- _DATA SEGMENT_
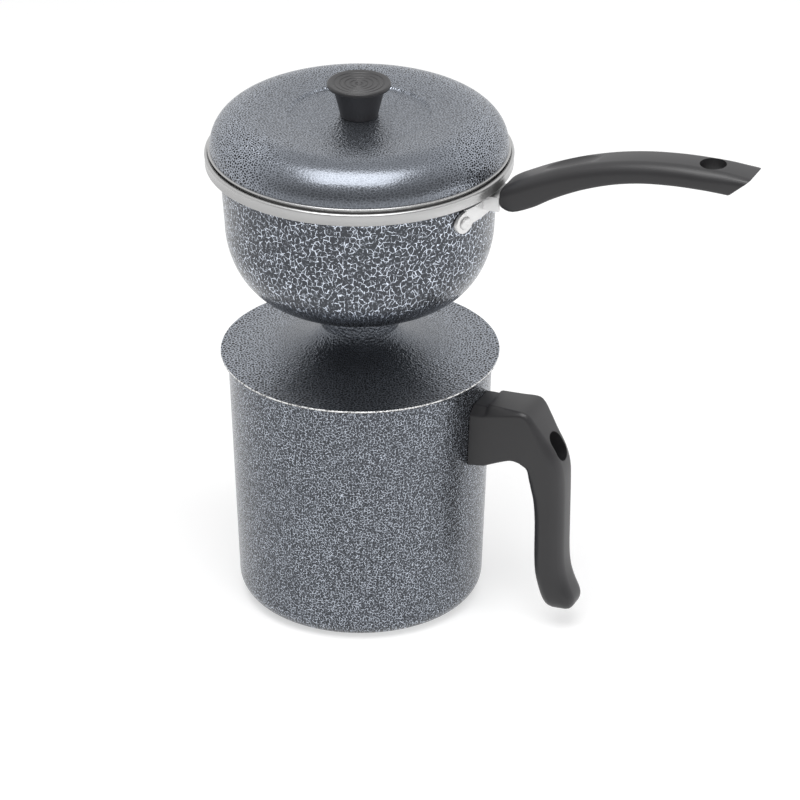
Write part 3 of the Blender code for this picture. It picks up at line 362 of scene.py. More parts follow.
class Finish(Nodes):
    """A procedural material, laid out in the object's own coordinates."""

    def __init__(self, name):
        self.data = bpy.data.materials.new(name)
        self.data.use_nodes = True
        super().__init__(self.data.node_tree)
        self.shader = self.tree.nodes["Principled BSDF"]
        self.place = self.node("ShaderNodeTexCoord", {}, {}).outputs["Object"]

    def noise(self, scale, detail=2.0, roughness=0.5, vector=None):
        node = self.node("ShaderNodeTexNoise", {}, {
            "Vector": vector or self.place, "Scale": scale, "Detail": detail,
            "Roughness": roughness})
        return Socket(self, node.outputs["Fac"])

    def wobbled(self, scale, amount):
        """The place on the object, pushed about by a noise."""
        node = self.node("ShaderNodeTexNoise", {}, {
            "Vector": self.place, "Scale": scale, "Detail": 2.0})
        centred = self.node("ShaderNodeVectorMath", {"operation": "SUBTRACT"}, {
            0: node.outputs["Color"], 1: (0.5, 0.5, 0.5)}).outputs[0]
        pushed = self.node("ShaderNodeVectorMath", {"operation": "MULTIPLY_ADD"}, {
            0: centred, 1: (amount, amount, amount), 2: self.place})
        return pushed.outputs[0]

    def unrolled(self, vector, radius):
        """A turned sheet laid flat: the way round at this radius, and the way down its side."""
        x, y, z = self.axes(vector)
        around = y.math("ARCTAN2", x) * radius
        return self.vector(around, z - (x * x + y * y) ** 0.5)

    def cracks(self, size, vector):
        """Distance to the nearest border between cells of this size, on a flat sheet."""
        node = self.node("ShaderNodeTexVoronoi", {
            "feature": "DISTANCE_TO_EDGE", "voronoi_dimensions": "2D"}, {
            "Vector": vector, "Scale": 1 / size})
        return Socket(self, node.outputs["Distance"]) * size

    def dimples(self, size):
        """Rounded dimples of this size all over the solid, 0 in their middles."""
        node = self.node("ShaderNodeTexVoronoi", {"feature": "SMOOTH_F1"}, {
            "Vector": self.wobbled(0.7 / size, 0.8 * size), "Scale": 1 / size,
            "Smoothness": 0.6})
        return Socket(self, node.outputs["Distance"])

    def bump(self, height, depth):
        node = self.node("ShaderNodeBump", {}, {"Height": height, "Distance": depth})
        return node.outputs["Normal"]

    def set(self, **inputs):
        for key, value in inputs.items():
            self.feed(self.shader.inputs[key.replace("_", " ").title()], value)
        return self.data


def rgb(level, tint=(1.0, 1.0, 1.0)):
    return (*(level * t for t in tint), 1.0)


COOL = (0.90, 0.97, 1.10)
WARM = (1.0, 0.97, 1.05)
# The side that faces the camera, where the lid and cone paints fade their crackle as painted
# reflection
CAMERA_FACING_SIDE = radians(23.5)       # from -Y towards +X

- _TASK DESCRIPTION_
Write out the entire listing exactly.

- _THE ANSWER_
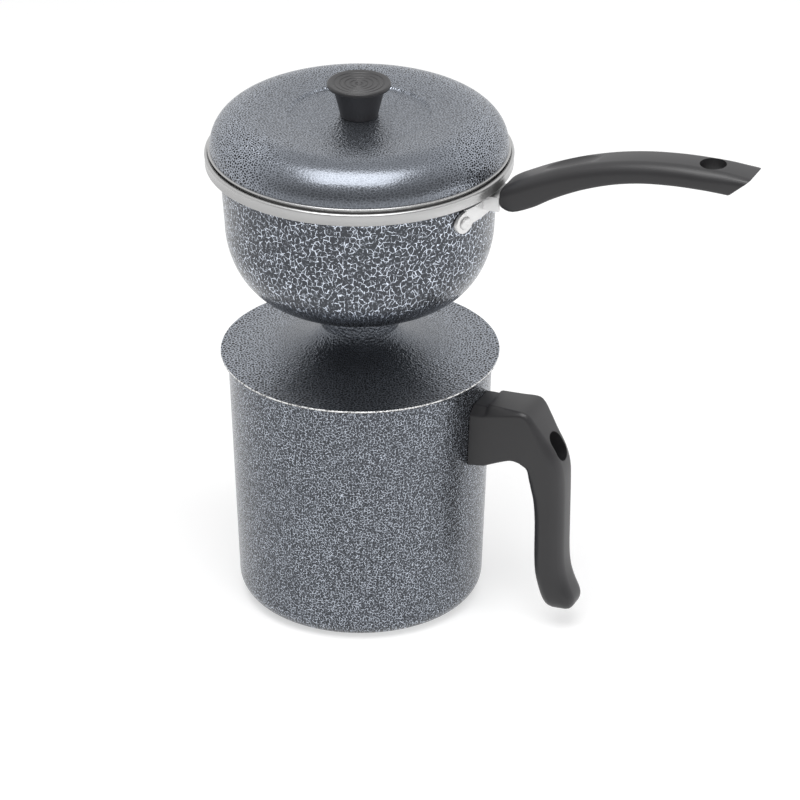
Write part 3 of the Blender code for this picture. It picks up at line 362 of scene.py. More parts follow.
class Finish(Nodes):
    """A procedural material, laid out in the object's own coordinates."""

    def __init__(self, name):
        self.data = bpy.data.materials.new(name)
        self.data.use_nodes = True
        super().__init__(self.data.node_tree)
        self.shader = self.tree.nodes["Principled BSDF"]
        self.place = self.node("ShaderNodeTexCoord", {}, {}).outputs["Object"]

    def noise(self, scale, detail=2.0, roughness=0.5, vector=None):
        node = self.node("ShaderNodeTexNoise", {}, {
            "Vector": vector or self.place, "Scale": scale, "Detail": detail,
            "Roughness": roughness})
        return Socket(self, node.outputs["Fac"])

    def wobbled(self, scale, amount):
        """The place on the object, pushed about by a noise."""
        node = self.node("ShaderNodeTexNoise", {}, {
            "Vector": self.place, "Scale": scale, "Detail": 2.0})
        centred = self.node("ShaderNodeVectorMath", {"operation": "SUBTRACT"}, {
            0: node.outputs["Color"], 1: (0.5, 0.5, 0.5)}).outputs[0]
        pushed = self.node("ShaderNodeVectorMath", {"operation": "MULTIPLY_ADD"}, {
            0: centred, 1: (amount, amount, amount), 2: self.place})
        return pushed.outputs[0]

    def unrolled(self, vector, radius):
        """A turned sheet laid flat: the way round at this radius, and the way down its side."""
        x, y, z = self.axes(vector)
        around = y.math("ARCTAN2", x) * radius
        return self.vector(around, z - (x * x + y * y) ** 0.5)

    def cracks(self, size, vector):
        """Distance to the nearest border between cells of this size, on a flat sheet."""
        node = self.node("ShaderNodeTexVoronoi", {
            "feature": "DISTANCE_TO_EDGE", "voronoi_dimensions": "2D"}, {
            "Vector": vector, "Scale": 1 / size})
        return Socket(self, node.outputs["Distance"]) * size

    def dimples(self, size):
        """Rounded dimples of this size all over the solid, 0 in their middles."""
        node = self.node("ShaderNodeTexVoronoi", {"feature": "SMOOTH_F1"}, {
            "Vector": self.wobbled(0.7 / size, 0.8 * size), "Scale": 1 / size,
            "Smoothness": 0.6})
        return Socket(self, node.outputs["Distance"])

    def bump(self, height, depth):
        node = self.node("ShaderNodeBump", {}, {"Height": height, "Distance": depth})
        return node.outputs["Normal"]

    def set(self, **inputs):
        for key, value in inputs.items():
            self.feed(self.shader.inputs[key.replace("_", " ").title()], value)
        return self.data


def rgb(level, tint=(1.0, 1.0, 1.0)):
    return (*(level * t for t in tint), 1.0)


COOL = (0.90, 0.97, 1.10)
WARM = (1.0, 0.97, 1.05)
# The side that faces the camera, where the lid and cone paints fade their crackle as painted
# reflection
CAMERA_FACING_SIDE = radians(23.5)       # from -Y towards +X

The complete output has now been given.